After the Nazis were defeated, the Soviet Union took over Eastern Europe. One local leader boasted of destroying his country’s non-Communist parties by ‘cutting them off like slices of salami’, re-baptizing what Hitler had called his ‘piecemeal strategy’. Today we talk about frogs allowing the water they are in to be gradually brought to a boil until it is too late to jump out. Efforts by right-wing parties to lure Ukraine, whose Western half fought with the Germans, into the EU, suggest that it may be too late for Europe to avoid another fascist takeover: thanks to genuine political freedom that affords all parties the same protections, fascist parties are on the ballot in every country, with between ten and twenty percent of the vote.
American fascist parties are not on the ballot, and yet Americans are seeing their freedoms being cut away, slice by slice, by the government, and with each slice, we dispose of fewer means to prevent the next cut. The corporate media condemns Hitler-worshipping hate groups, but appears not to notice that the NSA, PRISM, FISA, facial recognition, police drones, etc. are technologically embellished equivalents of the means Hitler used to consolidate power with the backing of Germany’s industrialists.

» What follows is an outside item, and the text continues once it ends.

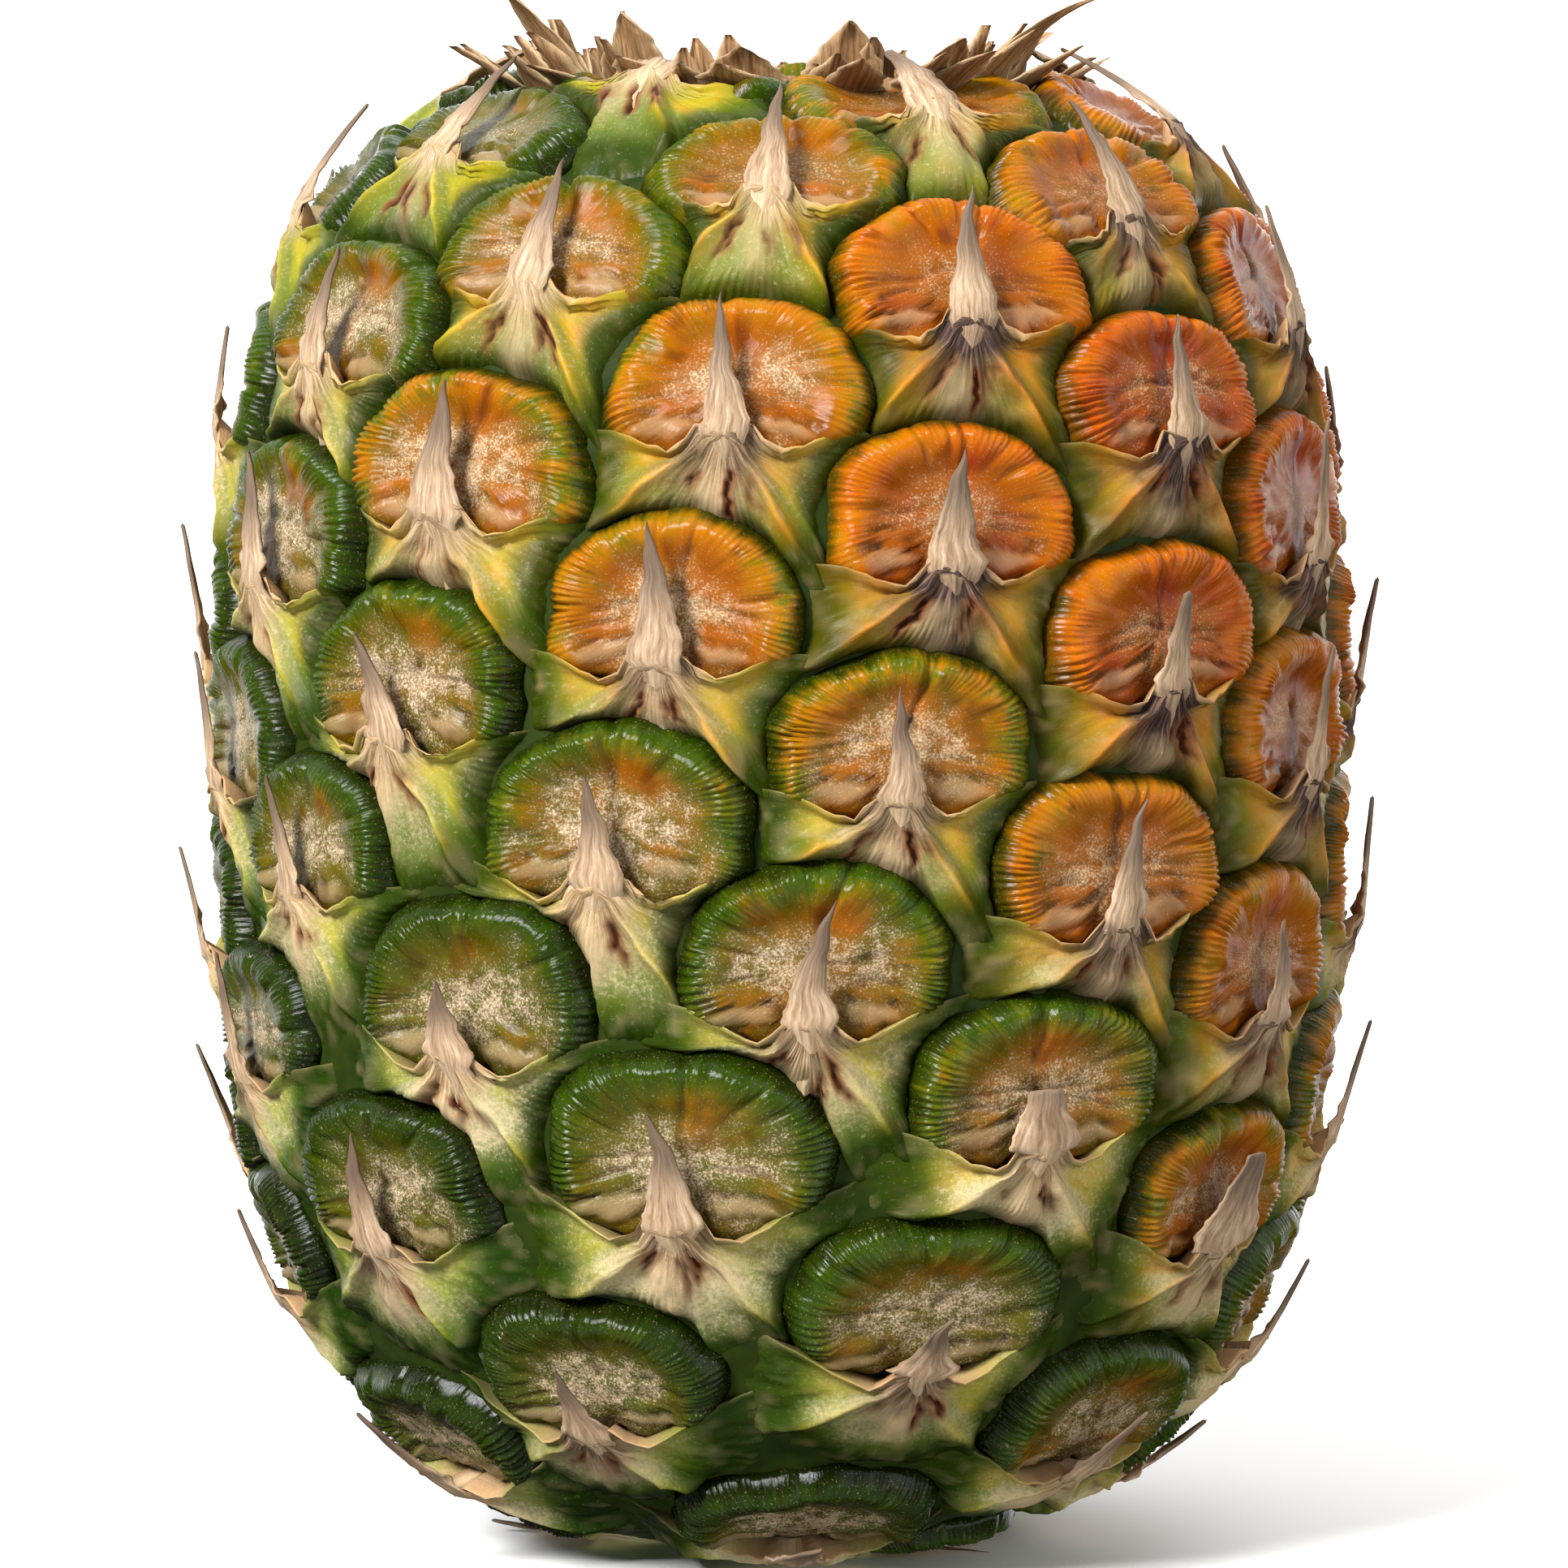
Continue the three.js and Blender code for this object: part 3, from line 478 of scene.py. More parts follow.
# Eyes whose caps may stand round a bract, by how many places they are before or after it on the spiral.
NEIGHBOURS = (-21, -13, -8, -5, -3, 3, 5, 8, 13)
UNDER_CAP = 1.4


def bract_reach(angle):
    """How far each ray from a node runs over the skin: to the outline of the first cap of another eye that it meets, and
    a little way under that cap; then smoothed over seven rays."""
    step = np.arange(4, 21.4, 0.4)
    east, north = step * np.cos(np.radians(angle))[:, None], step * np.sin(np.radians(angle))[:, None]
    places = EYES.points(east[None], north[None], np.zeros((1, 1, 1)))
    free = np.ones(places.shape[:-1], bool)
    for offset in NEIGHBOURS:
        other = Eyes(EYES.index + offset)
        missing = (other.index < FIRST_EYE) | (other.index > LAST_EYE)
        free &= (cap_share(*other.beside_node(places)) > 1) | missing[:, None, None]
    free[..., -1] = False
    reach = step[np.argmin(free, -1)] + UNDER_CAP
    return np.lib.stride_tricks.sliding_window_view(np.pad(reach, ((0, 0), (3, 3)), "edge"), 7, 1).mean(-1)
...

The German excuse for territorial aggression was ‘Lebensraum’, literally, ‘room to live’. Today, the world military/industrial/financial complex headquartered in Washington is determined to secure the raw materials that will enable the 1 percent to maintain itself on a dying Earth until it can colonize another planet. If you think I’m imagining things, I’m not alone. See Neil Bloomkamp’s Elysium, in which two classes of people exist: the very wealthy, who live on a pristine man-made planet called Elysium, and the rest, who live on an overpopulated, dying Earth. Bloomkamp probably isn’t far off: government research on space colonization has been going on for years and is now also being carried out by private companies. Implementation of the project will require the acquiescence of the 99%, who in fact are just now emerging from McCarthy’s closet to demand the rights, benefits and personal freedoms that have been enjoyed for decades by workers in the European Union. This awakening makes it doubly necessary to take down the welfare state, which not only ensures a decent living for all, but is a major economic competitor. If the economic crisis of 2008 created by Wall St. turns out to have dealt it a fatal blow, it will not, I believe, be an unintended consequence.
On the surface, what is happening in 21st century America looks nothing like when took place in 1930‘s Germany. However, it is still about the fundamental question of equity whether it be between the few and the many, or between governments. American determination to topple the Syrian president is the latest example of the latter: Since its independence in 1946, Syria has been the only secular Arab state, and under the Arab Baath Socialist Party it has maintained that distinction. It has been the contention of this writer for many months that the current world crisis is at bottom about equity, as illustrated by the array of religious, secular and progressive forces vying for power in the Arab world. And we cannot understand this if we are ignorant of the historical conflict between fascism and communism.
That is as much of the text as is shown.